The existing high utility itemsets mining algorithms can discover all the itemsets
satisfying a given minimum utility, it is often difficult for users to set a proper minimum
utility threshold. A smaller minimum utility threshold value may produce a huge number
of itemsets, whereas a higher one may produce a few itemsets. Specification of minimum
utility threshold is difficult and time-consuming. To address these issues, top-k high
utility itemsets mining has been defined where k is the number of high utility itemsets to
be found. In this paper, we present an efficient algorithm (named TKEH) for finding
top-k high utility itemsets. TKEH utilizes transaction merging and dataset projection techniques to reduce the dataset scanning cost. These techniques reduce the dataset when
larger items are explored. TKEH employs three minimum utility threshold raising
strategies. We adopt EUCP and sup strategies to prune search space efficiently. We
carried out some extensive experiments on real datasets. The results show that TKEH
outperforms the state-of-the-art algorithm. Moreover, TKEH always performs better for
dense datasets.
Most of the high utility itemsets mining algorithms work only for itemsets with positive
utility values. However, in the real-world, items are found with both the positive and the
negative utility values. To address this issue, we propose an algorithm named EHIN
(Efficient High-utility Itemsets Mining with Negative Utility) to find all HUIs with
negative utility. EHIN adopts two new upper bound named Revised sub-tree and Revised
local utility for pruning. To reduce the dataset scans, the proposed algorithm uses
transaction merging and dataset projection techniques. EHIN utilizes various properties
and pruning strategies to mine the HUIs with the negative utility. The experimental
results show that the proposed algorithm is 28 times faster and it consumes up-to 10
times less memory than the state-of-the-art algorithm FHN. Moreover, a key advantage is
that it always performs better for dense datasets.
High utility itemsets mining algorithms incur with the problem of generating a large
number of candidate itemsets and most of the generated itemsets are tiny in size which
degrade mining performance and action-ability. Apart from these problems, most of the
algorithms work only with positive utility value. In order to overcome these issues, we
propose an algorithm named EHNL(Efficient High utility itemsets mining algorithm
with Negative utility and Length constraints). Although negative utility and
constraint-based mining are commonly seen in real-world applications, mining HUIs
with negative utility and length constraints have not yet been proposed in literature. Most
of the algorithms suffer from the problem of repeatedly dataset scanning. To reduce the
scanning cost, dataset projection and transaction merging techniques are utilized. Toenhance the performance of proposed algorithm, we utilize sub-tree based pruning
technique. In order to check the efficiency of utilized techniques, the variation of the
proposed algorithms named EHNL(RSUP) and EHNL(TM) is introduced. The
experimental results show that variants of algorithm mine the high utility itemsets
efficiently. Moreover, the proposed variant algorithms also reduce memory requirement.

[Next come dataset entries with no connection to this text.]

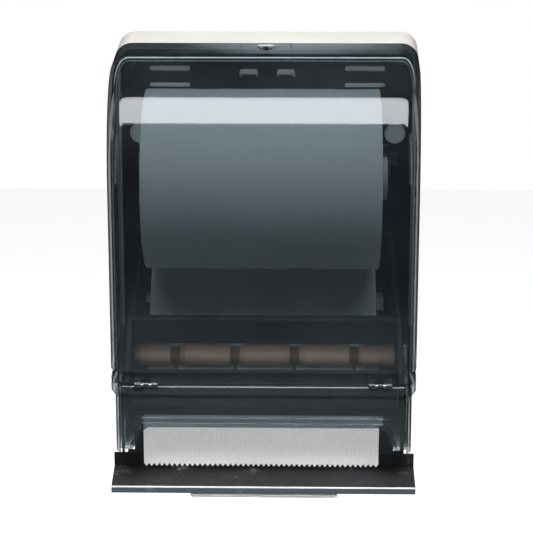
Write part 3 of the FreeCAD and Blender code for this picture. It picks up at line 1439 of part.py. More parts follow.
def make_holder(side, word):
    """One sprung arm with its hub, bracket, pin and leaf spring."""
    hub_y, hub_z = ROLL[0], ROLL[1] + s.hub_rise
    half, wall = s.holder_width / 2, s.holder_wall
    pivot_x, pivot_y = side * s.holder_pivot_x, -s.holder_pivot_depth
    low, high = hub_z - half, hub_z + half
    name = "holder_arm_" + word
    start = s.holder_inner if side > 0 else -s.holder_inner - wall
    arm = plate(name + "_web", "YZ", start, wall,
                [[(hub_y, low), (pivot_y, low), (pivot_y, high), (hub_y, high, half)]])
    barrel = rod(name + "_barrel", (pivot_x, pivot_y, low), s.barrel_radius, s.holder_width, ALONG_Z)
    bore = rod(name + "_bore", (pivot_x, pivot_y, low - OVER), s.holder_pin_radius + s.running_fit,
               s.holder_width + 2 * OVER, ALONG_Z)
    node(name, cut(name, fuse(name + "_solid", arm, barrel), bore))

    name = "roll_hub_" + word
    length = s.holder_inner - s.hub_tip_x
    if side > 0:
        taper = cone(name + "_taper", (s.hub_tip_x, hub_y, hub_z), s.hub_tip_radius, s.hub_radius, length)
        hollow_x = s.hub_tip_x - OVER
    else:
        taper = cone(name + "_taper", (-s.holder_inner, hub_y, hub_z), s.hub_radius, s.hub_tip_radius, length)
        hollow_x = -s.holder_inner + wall
    hollow = rod(name + "_hollow", (hollow_x, hub_y, hub_z), s.hub_tip_radius - wall, length - wall + OVER)
    node(name, cut(name, taper, hollow))

    name = "holder_bracket_" + word
    reach, lug, gap = s.bracket_half, s.bracket_lug, s.slip_gap
    foot, head = low - gap - lug, high + gap + lug
    pieces = [block(name + "_back", (pivot_x - reach, FRAME_FRONT - s.bracket_wall, foot),
                    (pivot_x + reach, FRAME_FRONT, head))]
    for lug_low in (foot, high + gap):
        pieces.append(block(name + "_lug", (pivot_x - reach, pivot_y - reach, lug_low),
                            (pivot_x + reach, FRAME_FRONT, lug_low + lug)))
    pin_low, pin_length = foot - OVER, head - foot + 2 * OVER
    hole = rod(name + "_hole", (pivot_x, pivot_y, pin_low), s.holder_pin_radius, pin_length, ALONG_Z)
    node(name, cut(name, fuse(name + "_solid", *pieces), hole))
    name = "holder_pin_" + word
    node(name, rod(name, (pivot_x, pivot_y, pin_low), s.holder_pin_radius, pin_length, ALONG_Z))

    name = "holder_spring_" + word
    leaf, tip = s.leaf_wall, -s.leaf_tip_depth
    arm_face = s.holder_inner + wall + s.soft_gap
    out = s.holder_pivot_x + s.bracket_half + s.soft_gap
    bow = pivot_y - s.barrel_radius
    strip = [
        (arm_face, tip), (arm_face + leaf, tip), (out + leaf, bow), (out + leaf, FRAME_FRONT - leaf),
        (out + s.leaf_foot, FRAME_FRONT - leaf), (out + s.leaf_foot, FRAME_FRONT), (out, FRAME_FRONT),
        (out, bow),
    ]
    strip = [(side * as_size(x), as_size(y)) for x, y in strip]
    node(name, plate(name, "XY", hub_z - s.leaf_width / 2, s.leaf_width, [strip]))


def make_lock():
    y = -s.lock_depth
    front, roof = y - s.lock_block_front, top_z(y, 0)
    under = top_z(front - s.lock_front_gap, s.shell_wall) - s.lock_seat
    low = under - s.lock_block_height
    housing = block("lock_housing_block", (-s.lock_block_half, front, low),
                    (s.lock_block_half, y + s.lock_block_rear, under))
    hole = rod("lock_housing_hole", (0, y, low - OVER), s.lock_radius + s.running_fit, ROOM, ALONG_Z)
    node("lock_housing", cut("lock_housing", housing, hole))
    foot = low - s.slip_gap
    face = roof + s.lock_head_rise + s.lock_head_wall
    stem = rod("lock_stem", (0, y, foot), s.lock_radius, face - foot, ALONG_Z)
    head = rod("lock_head", (0, y, roof + s.lock_head_rise), s.lock_head_radius, s.lock_head_wall, ALONG_Z)
    half_key = s.keyway_width / 2
    keyway = block("lock_keyway", (-s.keyway_half, y - half_key, face - s.keyway_depth),
                   (s.keyway_half, y + half_key, face + OVER))
    node("lock_barrel", cut("lock_barrel", fuse("lock_barrel_solid", stem, head), keyway))
    cam_half = s.cam_width / 2
    cam_round = rod("cam_round", (0, y, foot - s.cam_wall), cam_half, s.cam_wall, ALONG_Z)
    cam_arm = block("cam_arm", (0, y - cam_half, foot - s.cam_wall), (s.cam_length, y + cam_half, foot))
    node("lock_cam", fuse("lock_cam", cam_round, cam_arm))
    # the keeper under the casing's lip, which the cam turns behind
    lip_in = s.shell_wall + s.slip_gap + s.lip_wall
    lip_front = CASING_FRONT - s.lip_reach
    node("lock_keeper", block("keeper_block", (-s.keeper_half, lip_front, foot + s.keeper_gap),
                              (s.keeper_half, CASING_FRONT - BITE, top_z(lip_front, lip_in))))


def make_clips():
    """Two hooked clips that hold a nearly used roll, as an inverted J seen from the front."""
    low, high, sill = up(s.clip_low), up(s.clip_high), up(s.clip_sill)
    reach, gap, under = s.clip_half, s.clip_gap, high - s.clip_top
    for name, x in (("stub_clip_left", s.clip_left_x), ("stub_clip_right", s.clip_right_x)):
        first = x - s.clip_leg
        second = first + s.clip_wall
        outline = [
            (x - reach, sill), (first, sill), (first, low), (second, low), (second, under),
            (second + gap, under), (second + gap, low), (x + reach, low), (x + reach, high),
            (x - reach, high),
        ]
        node(name, plate(name, "XZ", FRAME_FRONT, s.clip_depth - s.frame_front, [outline]))


def make_screws():
    """Screws of the cheeks, behind the inner frame, and of the frame, on its front."""
    screws = []
    cheek_x = s.cheek_inner + s.cheek_wall / 2
    behind = FRAME_FRONT + s.frame_wall + s.screw_head
    for side in (-1, 1):
        places = [(cheek_x, behind, s.cheek_screw_low), (cheek_x, behind, s.cheek_screw_mid),
                  (cheek_x, behind, s.cheek_screw_high), (s.frame_screw_x, FRAME_FRONT, s.frame_screw_low),
                  (s.frame_screw_x, FRAME_FRONT, s.frame_screw_high)]
        for x, y, height in places:
            screws.append(rod("frame_screw", (side * x, y, up(height)), s.screw_radius, s.screw_head,
                              ALONG_FRONT))
    node("frame_screws", fuse("frame_screws", *screws))


make_cover(make_casing())
make_throat()
make_blade()
make_frame()
make_cheeks()
make_rail()
make_chute()
make_gears()
make_bar()
make_arms()
make_return_spring()
make_roller()
make_press()
make_towel()
make_holder(-1, "left")
make_holder(1, "right")
make_lock()
make_clips()
make_screws()

doc.recompute()
for feature in doc.Objects:
    if "Invalid" in feature.State or "Error" in feature.State:
        raise RuntimeError(f"{feature.Label} failed: {feature.State}")
os.makedirs("parts", exist_ok=True)
for name, feature in nodes.items():
    shape = feature.Shape
    if shape.isNull() or not shape.isValid() or not shape.Solids:
        raise RuntimeError(f"{name} has no valid solid")
    shape.exportStep(f"parts/{name}.step")
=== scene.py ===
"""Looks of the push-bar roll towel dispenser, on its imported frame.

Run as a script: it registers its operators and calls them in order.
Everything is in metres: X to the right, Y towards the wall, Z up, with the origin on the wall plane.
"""

import json
import math
import random

import bmesh
import bpy
from bpy.props import FloatProperty, FloatVectorProperty, PointerProperty
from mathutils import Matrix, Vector


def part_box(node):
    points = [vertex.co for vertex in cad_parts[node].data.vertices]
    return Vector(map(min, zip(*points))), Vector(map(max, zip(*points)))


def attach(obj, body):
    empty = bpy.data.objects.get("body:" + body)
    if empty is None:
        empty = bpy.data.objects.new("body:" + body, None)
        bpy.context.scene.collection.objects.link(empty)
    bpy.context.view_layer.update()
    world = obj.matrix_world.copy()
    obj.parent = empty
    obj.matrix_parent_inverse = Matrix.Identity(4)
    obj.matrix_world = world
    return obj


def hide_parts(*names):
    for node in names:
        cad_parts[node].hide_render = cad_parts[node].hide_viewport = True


bl_info = {
    "name": "Towel dispenser looks",
    "version": (1, 0, 0),
    "blender": (4, 5, 0),
    "location": "View3D > Sidebar > Dispenser",
    "description": "Finishes, paper, inner forms, screws and stage of a push-bar towel dispenser",
    "category": "Object",
}

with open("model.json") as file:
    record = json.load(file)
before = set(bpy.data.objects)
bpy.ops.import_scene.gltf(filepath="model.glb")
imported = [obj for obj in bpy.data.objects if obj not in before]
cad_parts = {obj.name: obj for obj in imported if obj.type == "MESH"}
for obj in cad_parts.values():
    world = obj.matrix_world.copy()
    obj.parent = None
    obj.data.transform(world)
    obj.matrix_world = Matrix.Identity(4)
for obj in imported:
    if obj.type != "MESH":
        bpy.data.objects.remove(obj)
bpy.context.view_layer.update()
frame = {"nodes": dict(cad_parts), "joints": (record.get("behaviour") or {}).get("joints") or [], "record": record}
JOINTS = {joint["name"]: joint for joint in frame["joints"]}
# The push bar's rounded nose lies in front of NOSE_BACK, and the grain fades out inside an oval on its face.
NOSE_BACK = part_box("push_bar")[0].y + 0.0035
NOSE_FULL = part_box("push_bar")[0].y + 0.002
OVAL_PLACE, OVAL_REACH = (0.0345, -0.2235, -0.2055), (0.013, 0.006, 0.0065)


def axis_place(joint):
    """Y and Z of a joint whose axis runs along X."""
    place = JOINTS[joint]["pos_m"]
    return place[1], place[2]


# Node helpers

def add_node(tree, kind, inputs=None, **settings):
    """A node with its settings and input values; an input value may be an output socket to link from."""
    node = tree.nodes.new(kind)
    for key, value in settings.items():
        setattr(node, key, value)
    for key, value in (inputs or {}).items():
        if isinstance(value, bpy.types.NodeSocket):
            tree.links.new(value, node.inputs[key])
        else:
            node.inputs[key].default_value = value
    return node


def math_node(tree, operation, *values):
    """The result of a Math node on up to three values."""
    return add_node(tree, "ShaderNodeMath", dict(enumerate(values)), operation=operation).outputs[0]


def times(tree, first, second):
    """The product of two values."""
    return math_node(tree, "MULTIPLY", first, second)


def larger(tree, first, second):
    """The larger of two values."""
    return math_node(tree, "MAXIMUM", first, second)


def vector_math(tree, operation, *values):
    """The outputs of a Vector Math node; its vector comes first."""
    return add_node(tree, "ShaderNodeVectorMath", dict(enumerate(values)), operation=operation).outputs


def split(tree, vector):
    """The X, Y and Z of a vector."""
    return add_node(tree, "ShaderNodeSeparateXYZ", {0: vector}).outputs


def combine(tree, *values):
    """A vector of up to three values."""
    return add_node(tree, "ShaderNodeCombineXYZ", dict(enumerate(values))).outputs[0]


def object_place(tree):
    """The shaded point in the object's own space, in metres."""
    return add_node(tree, "ShaderNodeTexCoord").outputs["Object"]


def noise(tree, place, scale, detail, roughness=0.5, output=0):
    """Value of a noise texture, or its colour with output "Color"."""
    inputs = {"Vector": place, "Scale": scale, "Detail": detail, "Roughness": roughness}
    return add_node(tree, "ShaderNodeTexNoise", inputs).outputs[output]


def mix_colour(tree, factor, first, second):
    """The first colour at factor 0, the second at 1."""
    return add_node(tree, "ShaderNodeMix", {0: factor, 6: first, 7: second}, data_type="RGBA").outputs[2]


def fade(tree, value, low, high, to_low=0.0, to_high=1.0):
    """Straight change from to_low to to_high as the value goes from low to high, held at both ends."""
    inputs = {0: value, 1: low, 2: high, 3: to_low, 4: to_high}
    return add_node(tree, "ShaderNodeMapRange", inputs).outputs[0]


def new_group(name, inputs, outputs):
    """A shader group with these sockets: its tree, what it is given, and the node its values leave by."""
    tree = bpy.data.node_groups.new(name, "ShaderNodeTree")
    for label, kind, default in inputs:
        socket = tree.interface.new_socket(label, in_out="INPUT", socket_type=kind)
        socket.default_value = default
    for label, kind in outputs:
        tree.interface.new_socket(label, in_out="OUTPUT", socket_type=kind)
    return tree, tree.nodes.new("NodeGroupInput").outputs, tree.nodes.new("NodeGroupOutput")


def use_group(tree, group, **inputs):
    """The outputs of one of GROUPS, given these inputs."""
    return add_node(tree, "ShaderNodeGroup", inputs, node_tree=GROUPS[group]).outputs


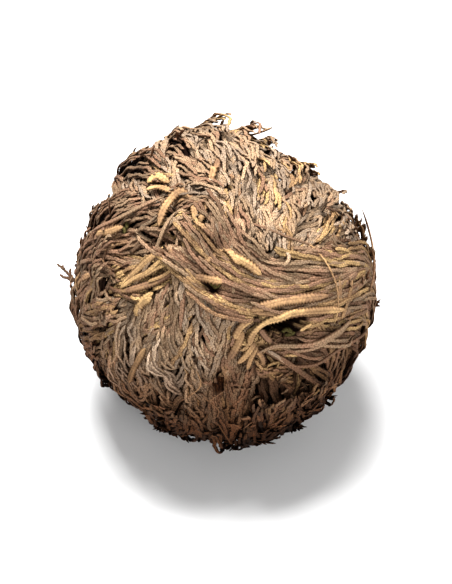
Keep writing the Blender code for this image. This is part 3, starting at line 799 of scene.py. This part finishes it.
def on_ball(path, count):
    """Directions along a smooth curve over longitudes and latitudes, as count + 1 unit vectors."""
    return unit(spline([direction(*place[:2]) for place in path], count))


def band(path, half_width, height_share, pitch, hue, light, tipped, lifts):
    """One strand laid over the outside of the plant, with its section tipped on its side.

    It lies where the bridged outside is, plus a smooth curve through its lifts, and narrows
    towards both its ends.
    """
    rough = on_ball(path, ROUGH_SAMPLES)
    length = np.linalg.norm(np.diff(rough, axis=0), axis=1).sum() * BALL_RADIUS
    count = max(6, round(length / pitch))
    aims = on_ball(path, count)
    t = np.linspace(0, 1, count + 1)
    lift = spline(np.array(lifts)[:, None], count)[:, 0]
    radius = plant().outside.over_notches(aims) + lift
    ahead = unit(np.gradient(aims, axis=0))
    side = np.cross(ahead, aims)
    angle = math.radians(tipped) * np.sin(math.pi * np.clip(t * 1.1, 0, 1))[:, None]
    up = aims * np.cos(angle) + side * np.sin(angle)
    ends = np.sqrt(np.clip(np.minimum(t / 0.12, (1 - t) / 0.18), 0.05, 1))
    width = half_width * ends
    # Painted shade where the band sinks under the plant's outside.
    age = np.clip(-lift / DARK_DEPTH, 0, 1)
    return single_strand(BALL_CENTRE + aims * radius[:, None], up, width, width * height_share,
                         t * length, hue, light, age)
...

Traditional high utility itemsets mining algorithms mine a large number of itemsets, but
most of the mined itemsets are redundant. In order to overcome this issue, closed high
utility itemsets mining algorithms have been proposed which avoids duplicate itemsets.
However, closed high utility itemsets mining algorithms work only with positive utility
value. Mining closed high utility itemsets mining algorithm with negative utility has not
yet been proposed, although negative utility mining is commonly seen in the real-world
applications. To address this issue, we propose an efficient algorithm named CHN (Closed
High utility itemsets mining with Negative utility). To our best knowledge, this is first
work addressing the issue of closed high utility itemsets with negative utility value. It
relies on pattern-growth approach. It utilizes transaction merging and dataset projection
techniques to reduce the dataset scanning cost. In order to enhance the performance of
proposed algorithm, we edit and utilize sub-tree based pruning technique. Moreover, an
array-based utility counting technique is also utilized to speed up the utility counting
process. A bi-directional extension technique is also adopted to closure the closure and
prune the search space. In order to check the efficiency of utilized techniques, variation
of the proposed algorithms named CHN(RSU-Prune) and CHN(TM) are introduced. The
experimental results on dense and sparse datasets show that the variants of algorithms
mine the closed high utility itemsets efficiently.